Tanto los Padres de la Iglesia en los primeros siglos del cristianismo, como quienes después de ellos escriban sobre el tema del uso de la música en el templo cristiano, justificarán éste en las Sagradas Escrituras. En la Biblia se encuentran numerosos pasajes en los que la música es protagonista de la alabanza divina. Tanto en el Antiguo como en el Nuevo Testamento existen episodios en los que no se deja de hacer referencia a la música y la danza como componentes esenciales de las acciones de gratitud hacia Dios. Entre los múltiples ejemplos podemos citar este del Antiguo Testamento: “desde el tiempo de David y de Asaf, ya de antiguo había jefes de cantores y se cantaban cantos de alabanza y de acción de gracias en honor de Dios” (Neh 12, 46). Este versículo viene a demostrar que este tipo de exaltaciones provenía de una tradición ancestral, milenaria, y que por tanto no era una práctica nacida con el cristianismo.

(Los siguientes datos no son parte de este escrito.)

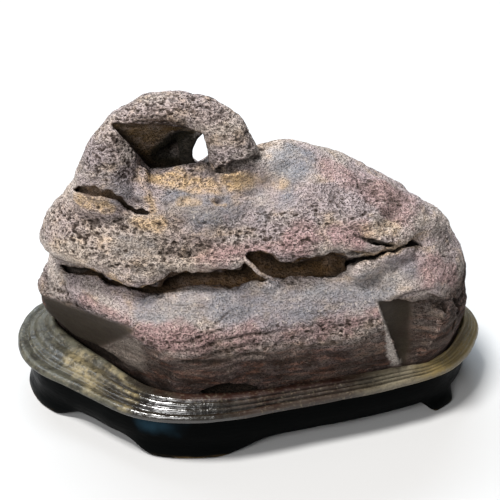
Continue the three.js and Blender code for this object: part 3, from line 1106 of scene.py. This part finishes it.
def buildBase(shape):
    count = shape["columns"]
    rim, out = closedCurve(shape["rim"], count)
    recess, _ = closedCurve(shape["recess"], count)
    low, high = [np.array(corner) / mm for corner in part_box("base")]
    middle = (low + high)[:2] / 2 - (rim.max(0) + rim.min(0)) / 2
    rim, recess = rim + middle, recess + middle
    turn = np.arange(count) / count * len(shape["rim"])
    foot = np.zeros(count)
    flare = np.zeros(count)
    for place, reach, curve, outward in shape["feet"]:
        away = np.abs(turn - place)
        away = np.minimum(away, len(shape["rim"]) - away)
        foot = np.maximum(foot, smoothstep(reach + curve, reach, away))
        flare = np.maximum(flare, outward * smoothstep(reach + curve, reach, away))
    lift = shape["footLift"] * (1 - foot)
    top, floor = shape["rimTop"], shape["seatFloor"]
    upRecess, acrossRim, downSkirt = shape["rings"]
    # points, heights and number of each ring: -1 on the seat, -0.5 up the recess, 0 to 1 across the
    # rim, 2 to 3 down the skirt
    rings = []
    for share in (0.0, 0.5, 0.985):
        rings.append((recess * share, np.full(count, floor), -1))
    for height in np.linspace(floor + 0.6, top - 2.4, upRecess):
        rings.append((recess, np.full(count, height), -0.5))
    for share in np.linspace(0, 1, acrossRim):
        place = recess + (rim - recess) * share
        flat = [place[:, 0], place[:, 1], np.full(count, 0.0)]
        astray = shape["astray"] * smoothstep(0, 0.1, share) * smoothstep(1, 0.9, share)
        across = np.clip(share + astray * layeredNoise(flat, 22, 305, 2), 0, 1)
        broad = smoothstep(-62, -96, place[:, 0])
        plain = 0.8 * smoothstep(98, 124, place[:, 0])
        height = rounded(shape["section"], across) * (1 - broad - plain)
        height += rounded(shape["terraces"], across) * broad + rounded(shape["plain"], across) * plain
        rings.append((place, top + height, across.mean()))
    insets, heights, lifts = np.array(shape["skirt"], float).T
    steps = np.arange(len(insets))
    for place in np.linspace(0, len(steps) - 1, downSkirt):
        inset, height, raised = [np.interp(place, steps, row) for row in (insets, heights, lifts)]
        outward = flare * smoothstep(12, 0, height) * (inset < 12)
        edge = rim - out * (inset - outward)[:, None]
        rings.append((edge, height + lift * raised, 2 + place / len(steps)))
    for ring in ((rim - out * insets[-1]) * 0.5, rim * 0):
        rings.append((ring, np.full(count, float(shape["underside"])), 3))
    points = np.concatenate([np.column_stack([ring, height]) for ring, height, _ in rings])
    share = np.repeat([row[2] for row in rings], count)
    i = np.arange(count)
    faces = []
    for k in range(len(rings) - 1):
        a, b = k * count, (k + 1) * count
        faces.append(np.stack([a + i, a + (i + 1) % count, b + (i + 1) % count, b + i], axis=1))
    faces = np.concatenate(faces)[:, ::-1]
    piece = makeMesh("carvedBase", points * mm, faces)
    return piece, points, share


def finishBase(mesh, points, share):
    # slow unevenness of the carving and of the skirt
    p = points.T
    normals = meshNormals(mesh)
    onRim = smoothstep(-0.01, 0.05, share) * smoothstep(1.5, 1.0, share)
    shake = 0.35 * valueNoise(p, 9, 301, (1, 1, 3)) + 0.16 * valueNoise(p, 3.1, 302)
    skirt = smoothstep(1.9, 2.0, share) * smoothstep(3, 2.9, share) * smoothstep(1, 4, p[2])
    push = onRim * shake + skirt * 0.3 * valueNoise(p, 14, 303, (1, 1, 1.6))
    points = points + normals * push[:, None]
    mesh.vertices.foreach_set("co", (points * mm).astype(np.float32).ravel())
    mesh.update()


def rimMaterial(tint):
    # worn lacquer under dust and handling: glossy where the carving stands up, dull in the hollows;
    # painted shade in the carved lines, painted highlight specks at the front right
    s = Shader("wornRimLacquer")
    dusty = s.noise(9, 6, None, 0.7)
    grain = s.noise(1.6, 3)
    veins = s.noise(4.5, 5, None, 0.8)
    polished = s.value("polished")
    base = s.mix(s.spread(dusty, 0.38, 0.6, 0.15, 1.0), tint["lacquer"], tint["dust"])
    base = s.cover(base, [
        ("polished", tint["gloss"], 0.8),
        ("brown", tint["brown"], 1.0),
        ("rubbedAndGlints", tint["speckAndGlint"], s.spread(veins, 0.3, 0.6, 0.2, 0.8)),
        ("golden", tint["olive"], s.spread(veins, 0.35, 0.6, 0.5, 0.95)),
        ("stain", tint["ochre"], s.spread(veins, 0.36, 0.64, 0.1, 0.95)),
        ("carvedShade", tint["shade"], 0.95),
    ])
    specks = s.times(s.spread(grain, 0.54, 0.7), s.spread(polished, 0.0, 1.0, 0.45, 0.1))
    base = s.mix(specks, base, tint["speckAndGlint"])
    dull = s.plus(s.spread(dusty, 0.36, 0.62, 0.22, 0.4), s.spread(polished, 0.0, 1.0, 0.14, -0.1))
    s.feed(s.surface.inputs["Coat Weight"], s.spread(polished, 0.0, 1.0, 0.1, 1.0))
    s.surface.inputs["Coat Roughness"].default_value = 0.12
    crinkle = s.plus(s.noise(2.4, 3), s.times(grain, 0.5))
    return s.finish(base, dull, 0.5, s.bump(crinkle, 0.3))


def skirtMaterial(tint):
    s = Shader("blackSkirtLacquer")
    cloud = s.noise(26, 4)
    streak = s.noise(5, 4, s.stretched((0.5, 0.5, 2.5)))
    # black lacquer with a painted teal sheen and worn lower edges
    base = s.cover(tint["skirt"], [
        ("tealSheen", tint["tealSheen"], s.spread(cloud, 0.3, 0.6, 0.5, 1.0)),
        ("worn", tint["worn"], s.spread(streak, 0.45, 0.65)),
    ])
    return s.finish(base, s.spread(streak, 0.3, 0.7, 0.3, 0.48), 0.03, s.bump(streak, 0.3))


def markBase(mesh, points, share, shape):
    # what the two lacquers need to know at each point
    p = points.T
    x, y, z = p
    near = layeredNoise(p, 12, 310, 4)
    loose = x + 8 * near
    front = smoothstep(-62, -34, loose) * smoothstep(100, 50, loose) * smoothstep(0, -20, y)
    outer = 0.7 * smoothstep(-24, 4, x + 6 * near)
    brown = front * np.maximum(smoothstep(0.46, 0.36, share), outer) * smoothstep(-0.02, 0.04, share)
    storeValues(mesh, "brown", brown)
    storeValues(mesh, "golden", smoothstep(90, 122, x + 6 * near))
    # a lighter rubbed patch at the front right, with painted highlight specks
    storeValues(mesh, "rubbedAndGlints", smoothstep(56, 90, loose) * smoothstep(0, -20, y))
    stain = rope(*shape["stain"])(p)
    storeValues(mesh, "stain", smoothstep(9, -2, stain + 5 * near) * smoothstep(1.3, 0.9, share))
    polished = smoothstep(-88, -64, loose) * smoothstep(44, -4, loose)
    storeValues(mesh, "polished", polished * smoothstep(-30, -50, y) * (1 - 0.7 * brown))
    # painted shade where the rim lies below a smooth line over its ridges
    ridges = np.interp(share, *np.transpose(shape["ridges"]))
    carvedShade = smoothstep(0, -1.1, z - shape["rimTop"] - ridges) * (share <= 1) * (share >= 0)
    carvedShade = np.clip(carvedShade, 0, 1) * (0.3 + 0.7 * smoothstep(-104, -80, x))
    storeValues(mesh, "carvedShade", carvedShade * (1 - 0.45 * smoothstep(10, 50, x)))
    # painted teal sheen on the skirt's front corner
    storeValues(mesh, "tealSheen", smoothstep(9, -2, thinRope(shape["sheen"])(p) + 4 * near))
    upper = smoothstep(2.14, 2.04, share) * (share >= 2)
    storeValues(mesh, "worn", smoothstep(2.5, 0.5, z) + 0.6 * upper)


def makeBase(shape):
    piece, points, share = buildBase(shape)
    mesh = piece.data
    finishBase(mesh, points, share)
    markBase(mesh, points, share, shape)
    tint = tints(shape["colours"])
    mesh.materials.append(rimMaterial(tint))
    mesh.materials.append(skirtMaterial(tint))
    onSkirt = share[: -shape["columns"]] >= shape["skirtFrom"]
    mesh.polygons.foreach_set("material_index", onSkirt.astype(np.int32))
    # the rings at the middle shrink to one point
    welded = bmesh.new()
    welded.from_mesh(mesh)
    bmesh.ops.remove_doubles(welded, verts=welded.verts, dist=0.01 * mm)
    welded.to_mesh(mesh)
    welded.free()
    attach(piece, "root")
    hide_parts("base")
    print("base mesh", len(points))


# light and floor

studio = {
    "floorHalf": 8.0,  # metres
    "floor": 0.46,  # share of light that the floor sends back
    "sky": 0.17,
    "lights": {
        "key": {
            "kind": "SUN", "power": 4.7, "tint": (1, 0.985, 0.965), "aim": (0.34, 0.14, -1),
            "spread": 14,
        },
        "window": {
            "kind": "AREA", "power": 18, "tint": (0.8, 0.9, 1), "aim": (0.2, -0.75, -1.1),
            "place": (-0.2, 0.75, 1.1), "size": (1.3, 0.35),
        },
        "fill": {
            "kind": "AREA", "power": 24, "tint": (1, 1, 1), "aim": (0.7, 1.6, -1.1),
            "place": (-0.7, -1.6, 1.1), "size": (1.0, 0.8),
        },
    },
}


def addLight(name, kind, power, tint, aim, place=(0, 0, 0), spread=0, size=None):
    data = bpy.data.lights.new(name, kind)
    data.energy = power
    data.color = tint
    if kind == "SUN":
        data.angle = radians(spread)
    else:
        data.shape = "RECTANGLE"
        data.size, data.size_y = size
    light = bpy.data.objects.new(name, data)
    light.location = place
    light.rotation_euler = Vector(aim).to_track_quat("-Z", "Y").to_euler()
    bpy.context.collection.objects.link(light)


def makeStudio(settings):
    half = settings["floorHalf"]
    floor = makeMesh(
        "floor",
        [(-half, -half, 0), (half, -half, 0), (half, half, 0), (-half, half, 0)],
        np.array([[0, 1, 2, 3]]),
    )
    material = bpy.data.materials.new("paleFloor")
    material.use_nodes = True
    shader = material.node_tree.nodes["Principled BSDF"]
    shader.inputs["Base Color"].default_value = (settings["floor"],) * 3 + (1,)
    shader.inputs["Roughness"].default_value = 0.95
    shader.inputs["Specular IOR Level"].default_value = 0.1
    floor.data.materials.append(material)
    world = bpy.data.worlds.new("world")
    world.use_nodes = True
    background = world.node_tree.nodes["Background"]
    background.inputs["Color"].default_value = (1, 1, 1, 1)
    background.inputs["Strength"].default_value = settings["sky"]
    bpy.context.scene.world = world
    bpy.context.scene.view_settings.view_transform = "Standard"
    for name, light in settings["lights"].items():
        addLight(name, **light)


makeCamera(cameraView)
makeStudio(studio)
print("camera and studio ready")
makeBase(stand)
makeStone(stone)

Al mismo tiempo, los Padres de la Iglesia encontrarán en la Biblia advertencias sobre la peligrosidad de estas prácticas, que pueden degenerar en idolatría cuando son mal entendidas por los fieles. Esto es lo que ocurre en el episodio del Becerro de oro que protagoniza el pueblo de Israel, y que se narra en el Éxodo. Mientras Moisés está en el monte Sinaí, su pueblo pide a Arón una imagen de su Dios para poderle adorar; Arón crea una imagen de un becerro, y dice a los israelitas: “Israel, aquí tienes a tu Dios, el que te ha sacado de la tierra de Egipto”. El pueblo se dispone a celebrar una fiesta, con los sacrificios y ágapes de rigor, y a danzar y a cantar para alabar a Dios, según era la costumbre. Esto provoca la ira de Yavé y la de Moisés, que se ofenden al ver la idolatría del pueblo. El pueblo llano, aún hoy, necesita una imagen a través de la cual adorar a su Dios, y esto es, ni más ni menos, lo que le ocurre al pueblo de Israel. La interpretación que se debe hacer de este pasaje es que no siempre la danza y el canto son bien recibidos cuando de alabanzas a Dios se trata.